- **Records provided**
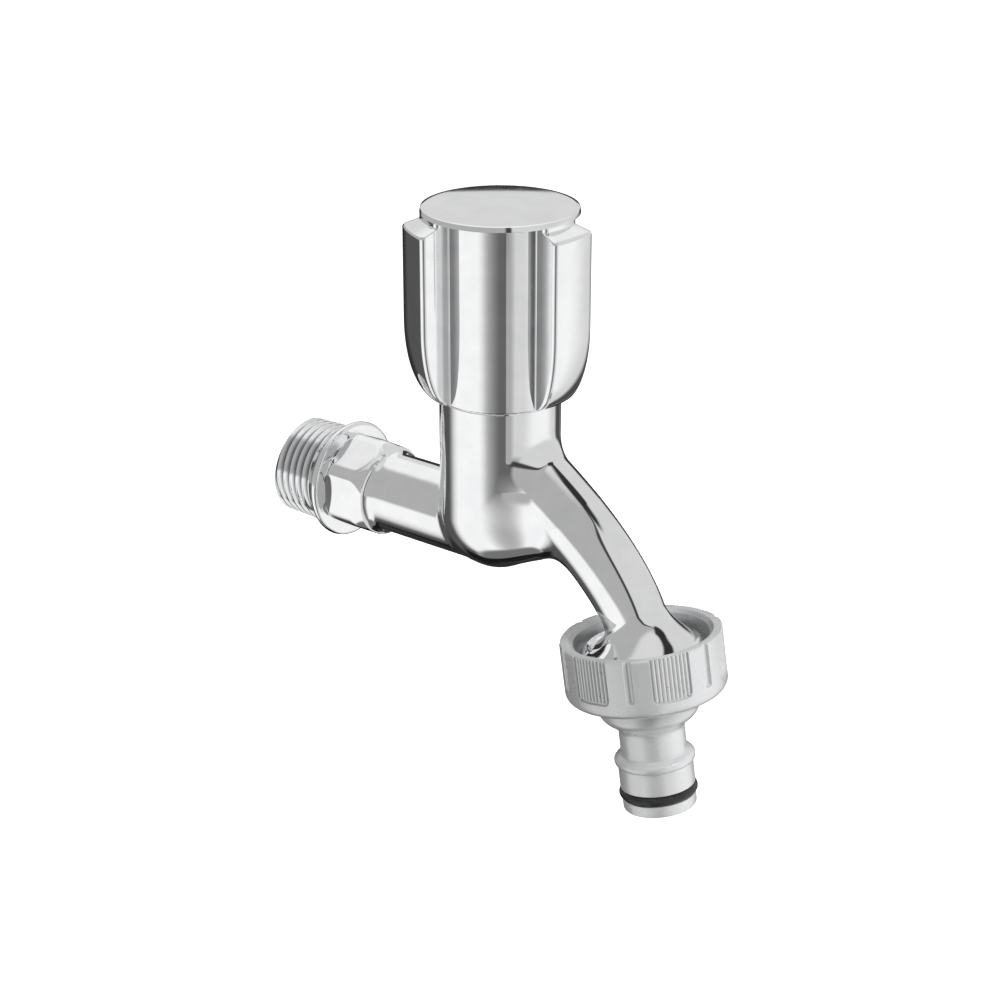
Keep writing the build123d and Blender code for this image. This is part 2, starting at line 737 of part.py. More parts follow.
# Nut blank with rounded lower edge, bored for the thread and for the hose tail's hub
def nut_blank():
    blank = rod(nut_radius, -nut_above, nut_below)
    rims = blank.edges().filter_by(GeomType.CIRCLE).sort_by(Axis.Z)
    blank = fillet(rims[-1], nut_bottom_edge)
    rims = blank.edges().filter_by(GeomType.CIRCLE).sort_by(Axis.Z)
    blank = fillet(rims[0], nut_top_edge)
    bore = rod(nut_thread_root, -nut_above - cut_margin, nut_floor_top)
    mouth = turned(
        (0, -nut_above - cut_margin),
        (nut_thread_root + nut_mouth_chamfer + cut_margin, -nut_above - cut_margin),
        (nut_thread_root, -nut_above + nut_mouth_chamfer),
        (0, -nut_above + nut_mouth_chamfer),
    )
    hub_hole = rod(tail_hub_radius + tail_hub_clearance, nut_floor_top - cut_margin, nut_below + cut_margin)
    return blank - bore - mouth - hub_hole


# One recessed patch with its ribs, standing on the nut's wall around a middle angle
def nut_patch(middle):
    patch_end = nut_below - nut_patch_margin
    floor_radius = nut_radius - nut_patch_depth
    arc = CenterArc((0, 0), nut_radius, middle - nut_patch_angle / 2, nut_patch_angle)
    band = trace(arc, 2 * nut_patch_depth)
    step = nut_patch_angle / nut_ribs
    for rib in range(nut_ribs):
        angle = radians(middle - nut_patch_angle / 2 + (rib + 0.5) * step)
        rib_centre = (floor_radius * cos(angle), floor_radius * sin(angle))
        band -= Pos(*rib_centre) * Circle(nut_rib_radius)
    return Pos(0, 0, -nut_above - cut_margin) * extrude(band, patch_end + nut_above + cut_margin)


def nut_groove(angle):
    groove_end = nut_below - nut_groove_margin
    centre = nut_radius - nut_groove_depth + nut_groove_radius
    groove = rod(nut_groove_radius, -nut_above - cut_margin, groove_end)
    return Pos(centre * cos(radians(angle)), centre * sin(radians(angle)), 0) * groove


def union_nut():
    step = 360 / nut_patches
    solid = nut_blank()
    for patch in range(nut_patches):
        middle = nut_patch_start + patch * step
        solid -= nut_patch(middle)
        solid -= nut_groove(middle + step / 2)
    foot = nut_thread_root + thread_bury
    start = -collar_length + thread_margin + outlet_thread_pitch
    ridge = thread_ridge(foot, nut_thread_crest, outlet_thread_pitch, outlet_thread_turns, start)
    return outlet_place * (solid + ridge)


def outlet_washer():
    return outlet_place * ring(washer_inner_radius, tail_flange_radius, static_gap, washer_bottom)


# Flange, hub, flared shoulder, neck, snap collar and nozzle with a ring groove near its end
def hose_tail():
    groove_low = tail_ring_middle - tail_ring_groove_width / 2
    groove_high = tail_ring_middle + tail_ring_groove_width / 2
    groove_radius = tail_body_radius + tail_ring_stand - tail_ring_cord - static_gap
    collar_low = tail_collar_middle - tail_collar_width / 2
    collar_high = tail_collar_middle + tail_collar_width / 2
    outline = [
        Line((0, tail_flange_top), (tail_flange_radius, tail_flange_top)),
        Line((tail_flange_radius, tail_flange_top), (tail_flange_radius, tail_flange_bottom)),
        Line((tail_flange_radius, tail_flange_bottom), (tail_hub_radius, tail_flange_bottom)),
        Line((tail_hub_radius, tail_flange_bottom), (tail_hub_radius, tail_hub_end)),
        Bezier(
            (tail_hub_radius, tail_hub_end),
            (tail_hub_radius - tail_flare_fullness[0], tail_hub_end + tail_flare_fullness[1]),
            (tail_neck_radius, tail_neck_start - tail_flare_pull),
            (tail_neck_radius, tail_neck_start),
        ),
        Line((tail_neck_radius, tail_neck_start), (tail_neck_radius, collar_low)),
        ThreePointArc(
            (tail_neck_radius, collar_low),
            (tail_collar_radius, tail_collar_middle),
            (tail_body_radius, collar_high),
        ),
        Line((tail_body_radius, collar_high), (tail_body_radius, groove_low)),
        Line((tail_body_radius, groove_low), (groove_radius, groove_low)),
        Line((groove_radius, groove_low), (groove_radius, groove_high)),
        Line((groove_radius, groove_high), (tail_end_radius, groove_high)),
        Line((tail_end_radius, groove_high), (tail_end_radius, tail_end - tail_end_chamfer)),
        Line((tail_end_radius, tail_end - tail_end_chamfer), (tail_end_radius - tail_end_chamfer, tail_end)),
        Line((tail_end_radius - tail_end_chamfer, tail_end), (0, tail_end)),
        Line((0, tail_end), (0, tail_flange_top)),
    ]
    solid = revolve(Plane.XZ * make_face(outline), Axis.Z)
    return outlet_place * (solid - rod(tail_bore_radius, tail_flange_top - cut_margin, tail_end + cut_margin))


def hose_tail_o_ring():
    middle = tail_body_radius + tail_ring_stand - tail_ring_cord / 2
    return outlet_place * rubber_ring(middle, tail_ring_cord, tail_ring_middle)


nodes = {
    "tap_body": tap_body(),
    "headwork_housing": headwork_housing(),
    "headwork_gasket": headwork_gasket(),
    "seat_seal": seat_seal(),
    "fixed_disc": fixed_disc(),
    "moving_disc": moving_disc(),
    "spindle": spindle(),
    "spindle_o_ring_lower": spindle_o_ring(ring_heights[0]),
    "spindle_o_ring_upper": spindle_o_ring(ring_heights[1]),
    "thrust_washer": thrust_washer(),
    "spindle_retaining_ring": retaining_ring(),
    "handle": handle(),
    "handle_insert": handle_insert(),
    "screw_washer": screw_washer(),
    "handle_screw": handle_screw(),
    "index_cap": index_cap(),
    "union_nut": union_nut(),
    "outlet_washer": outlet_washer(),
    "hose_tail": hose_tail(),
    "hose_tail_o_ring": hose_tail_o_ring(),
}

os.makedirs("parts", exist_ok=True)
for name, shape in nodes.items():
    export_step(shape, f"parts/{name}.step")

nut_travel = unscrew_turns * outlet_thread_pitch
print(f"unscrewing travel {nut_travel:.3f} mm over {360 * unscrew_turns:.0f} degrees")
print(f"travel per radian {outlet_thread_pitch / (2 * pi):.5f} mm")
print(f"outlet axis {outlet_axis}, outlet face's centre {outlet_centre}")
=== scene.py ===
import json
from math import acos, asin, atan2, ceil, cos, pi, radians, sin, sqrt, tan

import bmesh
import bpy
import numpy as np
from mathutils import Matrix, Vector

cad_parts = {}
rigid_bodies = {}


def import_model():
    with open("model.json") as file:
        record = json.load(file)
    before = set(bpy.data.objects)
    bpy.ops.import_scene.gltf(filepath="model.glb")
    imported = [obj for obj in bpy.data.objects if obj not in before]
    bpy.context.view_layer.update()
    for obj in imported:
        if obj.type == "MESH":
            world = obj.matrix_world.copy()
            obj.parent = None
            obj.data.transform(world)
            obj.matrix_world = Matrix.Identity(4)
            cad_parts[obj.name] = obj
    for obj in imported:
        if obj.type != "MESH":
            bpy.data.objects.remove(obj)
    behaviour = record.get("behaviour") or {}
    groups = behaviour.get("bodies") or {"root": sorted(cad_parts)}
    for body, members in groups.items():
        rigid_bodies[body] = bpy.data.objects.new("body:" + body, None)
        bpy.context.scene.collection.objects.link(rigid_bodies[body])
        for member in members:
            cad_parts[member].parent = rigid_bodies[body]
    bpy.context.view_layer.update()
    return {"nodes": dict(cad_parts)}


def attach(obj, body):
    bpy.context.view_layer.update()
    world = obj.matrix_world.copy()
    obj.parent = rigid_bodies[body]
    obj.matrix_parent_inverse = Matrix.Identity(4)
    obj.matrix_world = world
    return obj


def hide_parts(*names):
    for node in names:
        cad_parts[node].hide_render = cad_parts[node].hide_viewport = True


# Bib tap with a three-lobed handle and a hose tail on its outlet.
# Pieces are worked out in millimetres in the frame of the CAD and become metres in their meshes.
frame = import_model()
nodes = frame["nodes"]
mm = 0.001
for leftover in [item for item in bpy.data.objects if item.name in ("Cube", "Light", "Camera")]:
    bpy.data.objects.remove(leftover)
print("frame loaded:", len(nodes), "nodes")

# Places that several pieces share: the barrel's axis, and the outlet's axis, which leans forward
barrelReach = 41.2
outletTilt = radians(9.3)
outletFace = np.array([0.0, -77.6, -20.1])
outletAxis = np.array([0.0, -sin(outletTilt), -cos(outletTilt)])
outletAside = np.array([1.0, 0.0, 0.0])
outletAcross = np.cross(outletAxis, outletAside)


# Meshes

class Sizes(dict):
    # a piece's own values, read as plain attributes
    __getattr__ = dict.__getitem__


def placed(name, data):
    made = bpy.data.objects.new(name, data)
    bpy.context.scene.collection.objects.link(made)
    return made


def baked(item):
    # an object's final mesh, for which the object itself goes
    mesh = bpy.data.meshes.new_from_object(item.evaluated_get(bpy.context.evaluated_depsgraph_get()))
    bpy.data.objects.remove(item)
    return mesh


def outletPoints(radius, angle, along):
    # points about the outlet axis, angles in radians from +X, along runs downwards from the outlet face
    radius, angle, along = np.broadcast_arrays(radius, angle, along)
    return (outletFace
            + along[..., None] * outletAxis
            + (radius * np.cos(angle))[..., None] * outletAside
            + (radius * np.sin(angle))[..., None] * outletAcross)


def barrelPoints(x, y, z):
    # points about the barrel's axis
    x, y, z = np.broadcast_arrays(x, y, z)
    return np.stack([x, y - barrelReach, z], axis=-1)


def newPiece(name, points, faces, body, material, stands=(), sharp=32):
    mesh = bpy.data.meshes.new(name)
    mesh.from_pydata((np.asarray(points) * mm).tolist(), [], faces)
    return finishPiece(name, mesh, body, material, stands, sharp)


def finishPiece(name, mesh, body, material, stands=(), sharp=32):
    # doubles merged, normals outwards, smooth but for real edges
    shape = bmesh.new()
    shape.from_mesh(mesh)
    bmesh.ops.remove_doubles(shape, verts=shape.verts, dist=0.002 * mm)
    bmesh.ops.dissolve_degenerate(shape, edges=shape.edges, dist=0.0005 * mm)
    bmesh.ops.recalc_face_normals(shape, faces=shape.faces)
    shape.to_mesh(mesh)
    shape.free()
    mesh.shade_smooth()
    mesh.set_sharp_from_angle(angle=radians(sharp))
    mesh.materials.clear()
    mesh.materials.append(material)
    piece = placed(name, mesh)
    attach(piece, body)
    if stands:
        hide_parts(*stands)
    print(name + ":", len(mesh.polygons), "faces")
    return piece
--
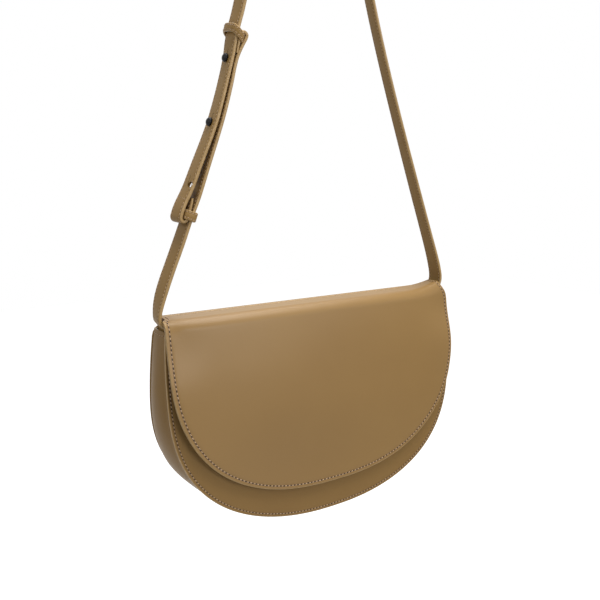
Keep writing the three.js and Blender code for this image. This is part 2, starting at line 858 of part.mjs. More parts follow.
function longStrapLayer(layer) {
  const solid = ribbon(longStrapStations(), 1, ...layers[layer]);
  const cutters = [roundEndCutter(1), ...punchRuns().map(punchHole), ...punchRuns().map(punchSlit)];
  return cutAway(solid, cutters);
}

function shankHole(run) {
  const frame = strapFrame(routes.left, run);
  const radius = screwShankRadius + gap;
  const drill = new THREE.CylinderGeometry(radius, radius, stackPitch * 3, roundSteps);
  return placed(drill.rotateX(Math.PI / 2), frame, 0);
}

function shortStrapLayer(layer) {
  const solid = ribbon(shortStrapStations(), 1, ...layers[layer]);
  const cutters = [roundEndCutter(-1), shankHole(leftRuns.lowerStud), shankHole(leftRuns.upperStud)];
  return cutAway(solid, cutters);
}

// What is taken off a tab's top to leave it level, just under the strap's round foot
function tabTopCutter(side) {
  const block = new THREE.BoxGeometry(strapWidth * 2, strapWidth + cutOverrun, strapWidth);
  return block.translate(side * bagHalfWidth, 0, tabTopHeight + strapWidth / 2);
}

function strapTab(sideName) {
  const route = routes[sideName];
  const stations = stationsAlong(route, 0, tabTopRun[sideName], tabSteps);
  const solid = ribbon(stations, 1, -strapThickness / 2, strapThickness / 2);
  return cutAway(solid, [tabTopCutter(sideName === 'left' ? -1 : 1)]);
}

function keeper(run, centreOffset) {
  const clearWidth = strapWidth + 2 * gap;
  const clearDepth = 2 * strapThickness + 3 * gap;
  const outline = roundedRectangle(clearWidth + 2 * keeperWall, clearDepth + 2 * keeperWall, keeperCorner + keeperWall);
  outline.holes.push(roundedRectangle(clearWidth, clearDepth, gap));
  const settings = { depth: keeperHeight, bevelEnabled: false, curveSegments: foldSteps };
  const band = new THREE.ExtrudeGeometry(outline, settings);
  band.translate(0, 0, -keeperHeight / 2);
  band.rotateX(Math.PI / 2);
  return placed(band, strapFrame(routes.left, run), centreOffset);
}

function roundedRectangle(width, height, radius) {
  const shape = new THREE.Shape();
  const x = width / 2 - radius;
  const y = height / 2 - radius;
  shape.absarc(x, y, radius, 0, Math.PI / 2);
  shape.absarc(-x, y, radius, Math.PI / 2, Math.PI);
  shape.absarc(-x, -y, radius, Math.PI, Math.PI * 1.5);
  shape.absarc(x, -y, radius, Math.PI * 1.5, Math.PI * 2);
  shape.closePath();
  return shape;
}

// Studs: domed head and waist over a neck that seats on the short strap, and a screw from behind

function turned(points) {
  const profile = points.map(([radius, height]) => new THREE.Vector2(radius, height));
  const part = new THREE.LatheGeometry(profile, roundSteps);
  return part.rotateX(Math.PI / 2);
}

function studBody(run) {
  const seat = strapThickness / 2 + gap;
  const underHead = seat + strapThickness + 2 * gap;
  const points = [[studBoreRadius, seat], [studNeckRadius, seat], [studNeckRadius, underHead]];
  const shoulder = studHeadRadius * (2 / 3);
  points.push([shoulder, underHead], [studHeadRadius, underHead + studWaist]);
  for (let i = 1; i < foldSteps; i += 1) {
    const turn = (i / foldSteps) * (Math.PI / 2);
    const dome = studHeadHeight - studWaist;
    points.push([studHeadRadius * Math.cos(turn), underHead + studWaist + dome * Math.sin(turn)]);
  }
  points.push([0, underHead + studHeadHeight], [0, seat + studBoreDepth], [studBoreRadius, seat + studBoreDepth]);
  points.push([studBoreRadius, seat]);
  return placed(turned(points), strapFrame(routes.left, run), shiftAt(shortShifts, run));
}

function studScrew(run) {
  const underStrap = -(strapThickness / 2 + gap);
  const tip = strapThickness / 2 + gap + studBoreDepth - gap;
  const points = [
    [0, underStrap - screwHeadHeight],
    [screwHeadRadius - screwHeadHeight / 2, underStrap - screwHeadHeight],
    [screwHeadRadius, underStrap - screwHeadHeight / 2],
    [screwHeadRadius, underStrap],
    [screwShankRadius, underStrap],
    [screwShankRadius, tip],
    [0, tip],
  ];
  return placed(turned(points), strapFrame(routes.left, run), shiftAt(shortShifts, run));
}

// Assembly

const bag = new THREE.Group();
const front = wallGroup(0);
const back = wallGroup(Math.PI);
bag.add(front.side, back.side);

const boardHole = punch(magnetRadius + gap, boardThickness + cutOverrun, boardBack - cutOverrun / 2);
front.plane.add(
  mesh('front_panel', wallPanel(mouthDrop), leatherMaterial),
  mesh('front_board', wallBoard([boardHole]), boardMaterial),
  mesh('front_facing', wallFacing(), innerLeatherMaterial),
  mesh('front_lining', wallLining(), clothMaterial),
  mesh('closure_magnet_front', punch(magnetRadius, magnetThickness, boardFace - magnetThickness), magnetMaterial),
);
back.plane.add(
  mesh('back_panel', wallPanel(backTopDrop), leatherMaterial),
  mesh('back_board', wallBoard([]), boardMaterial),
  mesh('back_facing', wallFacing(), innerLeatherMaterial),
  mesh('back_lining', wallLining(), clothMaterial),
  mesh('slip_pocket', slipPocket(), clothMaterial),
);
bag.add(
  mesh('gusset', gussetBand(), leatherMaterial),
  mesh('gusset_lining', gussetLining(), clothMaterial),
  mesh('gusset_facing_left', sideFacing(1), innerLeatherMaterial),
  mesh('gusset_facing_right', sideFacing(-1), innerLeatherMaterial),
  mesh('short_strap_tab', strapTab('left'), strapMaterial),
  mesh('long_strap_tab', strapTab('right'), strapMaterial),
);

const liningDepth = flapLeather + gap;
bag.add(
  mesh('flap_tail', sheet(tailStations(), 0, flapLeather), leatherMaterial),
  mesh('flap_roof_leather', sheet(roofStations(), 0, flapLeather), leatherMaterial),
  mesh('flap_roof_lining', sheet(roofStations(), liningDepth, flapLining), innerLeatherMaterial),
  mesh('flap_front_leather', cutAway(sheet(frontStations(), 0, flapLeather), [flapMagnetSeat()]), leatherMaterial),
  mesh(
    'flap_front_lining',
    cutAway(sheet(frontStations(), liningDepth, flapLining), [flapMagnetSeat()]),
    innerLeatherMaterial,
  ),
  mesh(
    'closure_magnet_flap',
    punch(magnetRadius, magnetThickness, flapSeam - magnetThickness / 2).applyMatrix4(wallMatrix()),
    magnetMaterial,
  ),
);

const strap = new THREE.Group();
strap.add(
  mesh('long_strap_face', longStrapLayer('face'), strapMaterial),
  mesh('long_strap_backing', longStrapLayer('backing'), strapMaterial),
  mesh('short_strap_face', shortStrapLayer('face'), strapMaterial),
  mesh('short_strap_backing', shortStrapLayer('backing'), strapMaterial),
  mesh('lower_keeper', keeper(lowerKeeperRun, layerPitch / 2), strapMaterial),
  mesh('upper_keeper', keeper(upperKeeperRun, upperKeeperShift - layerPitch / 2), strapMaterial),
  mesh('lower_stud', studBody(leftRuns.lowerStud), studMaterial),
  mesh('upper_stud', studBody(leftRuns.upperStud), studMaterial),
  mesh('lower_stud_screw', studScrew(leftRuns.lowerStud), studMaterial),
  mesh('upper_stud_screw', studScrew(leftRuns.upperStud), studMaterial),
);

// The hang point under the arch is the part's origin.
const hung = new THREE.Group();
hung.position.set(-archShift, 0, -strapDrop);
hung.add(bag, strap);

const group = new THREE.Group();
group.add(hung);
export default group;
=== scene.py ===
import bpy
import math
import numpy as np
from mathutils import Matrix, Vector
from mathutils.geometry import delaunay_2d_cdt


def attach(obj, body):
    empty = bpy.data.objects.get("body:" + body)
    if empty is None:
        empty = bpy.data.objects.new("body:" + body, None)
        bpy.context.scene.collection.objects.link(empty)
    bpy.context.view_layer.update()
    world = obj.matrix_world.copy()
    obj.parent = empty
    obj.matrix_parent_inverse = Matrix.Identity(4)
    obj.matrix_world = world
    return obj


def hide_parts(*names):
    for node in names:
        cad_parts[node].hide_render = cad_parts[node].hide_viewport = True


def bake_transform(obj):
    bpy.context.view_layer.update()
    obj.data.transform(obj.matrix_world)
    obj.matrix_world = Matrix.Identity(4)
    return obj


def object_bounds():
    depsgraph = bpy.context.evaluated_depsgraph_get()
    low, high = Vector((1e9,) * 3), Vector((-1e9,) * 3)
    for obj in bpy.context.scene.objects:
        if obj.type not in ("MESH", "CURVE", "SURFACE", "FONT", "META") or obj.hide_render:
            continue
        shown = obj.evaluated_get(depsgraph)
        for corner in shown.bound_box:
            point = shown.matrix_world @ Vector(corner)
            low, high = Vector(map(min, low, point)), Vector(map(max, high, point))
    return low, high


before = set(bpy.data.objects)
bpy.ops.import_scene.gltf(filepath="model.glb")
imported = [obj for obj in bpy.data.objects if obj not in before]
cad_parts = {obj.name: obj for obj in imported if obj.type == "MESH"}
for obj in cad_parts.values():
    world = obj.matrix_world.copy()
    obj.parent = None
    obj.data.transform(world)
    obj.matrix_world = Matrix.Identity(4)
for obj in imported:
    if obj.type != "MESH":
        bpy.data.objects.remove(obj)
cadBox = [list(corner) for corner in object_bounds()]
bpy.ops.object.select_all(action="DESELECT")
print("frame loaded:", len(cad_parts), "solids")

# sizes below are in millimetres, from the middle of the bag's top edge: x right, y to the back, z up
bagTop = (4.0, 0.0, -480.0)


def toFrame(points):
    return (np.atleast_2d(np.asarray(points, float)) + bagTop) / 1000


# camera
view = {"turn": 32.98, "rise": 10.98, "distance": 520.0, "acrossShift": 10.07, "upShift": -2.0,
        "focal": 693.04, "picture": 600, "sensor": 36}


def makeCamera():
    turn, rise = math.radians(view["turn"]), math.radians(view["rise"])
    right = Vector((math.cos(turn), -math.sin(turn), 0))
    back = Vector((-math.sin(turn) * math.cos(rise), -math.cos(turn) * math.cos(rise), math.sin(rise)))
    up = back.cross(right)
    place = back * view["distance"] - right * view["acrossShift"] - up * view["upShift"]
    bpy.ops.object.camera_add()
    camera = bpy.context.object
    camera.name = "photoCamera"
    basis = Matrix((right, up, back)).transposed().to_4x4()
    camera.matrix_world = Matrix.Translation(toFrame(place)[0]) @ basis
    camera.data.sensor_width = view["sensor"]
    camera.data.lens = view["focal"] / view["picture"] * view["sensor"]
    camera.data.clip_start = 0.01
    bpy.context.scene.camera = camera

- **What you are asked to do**
In the listing above, find the line with "const strap = new THREE.Group();" and the line with "depsgraph = bpy.context.evaluated_depsgraph_get()", then print exactly those lines and every line between them.

- **Response to the task**
const strap = new THREE.Group();
strap.add(
  mesh('long_strap_face', longStrapLayer('face'), strapMaterial),
  mesh('long_strap_backing', longStrapLayer('backing'), strapMaterial),
  mesh('short_strap_face', shortStrapLayer('face'), strapMaterial),
  mesh('short_strap_backing', shortStrapLayer('backing'), strapMaterial),
  mesh('lower_keeper', keeper(lowerKeeperRun, layerPitch / 2), strapMaterial),
  mesh('upper_keeper', keeper(upperKeeperRun, upperKeeperShift - layerPitch / 2), strapMaterial),
  mesh('lower_stud', studBody(leftRuns.lowerStud), studMaterial),
  mesh('upper_stud', studBody(leftRuns.upperStud), studMaterial),
  mesh('lower_stud_screw', studScrew(leftRuns.lowerStud), studMaterial),
  mesh('upper_stud_screw', studScrew(leftRuns.upperStud), studMaterial),
);

// The hang point under the arch is the part's origin.
const hung = new THREE.Group();
hung.position.set(-archShift, 0, -strapDrop);
hung.add(bag, strap);

const group = new THREE.Group();
group.add(hung);
export default group;
=== scene.py ===
import bpy
import math
import numpy as np
from mathutils import Matrix, Vector
from mathutils.geometry import delaunay_2d_cdt


def attach(obj, body):
    empty = bpy.data.objects.get("body:" + body)
    if empty is None:
        empty = bpy.data.objects.new("body:" + body, None)
        bpy.context.scene.collection.objects.link(empty)
    bpy.context.view_layer.update()
    world = obj.matrix_world.copy()
    obj.parent = empty
    obj.matrix_parent_inverse = Matrix.Identity(4)
    obj.matrix_world = world
    return obj


def hide_parts(*names):
    for node in names:
        cad_parts[node].hide_render = cad_parts[node].hide_viewport = True


def bake_transform(obj):
    bpy.context.view_layer.update()
    obj.data.transform(obj.matrix_world)
    obj.matrix_world = Matrix.Identity(4)
    return obj


def object_bounds():
    depsgraph = bpy.context.evaluated_depsgraph_get()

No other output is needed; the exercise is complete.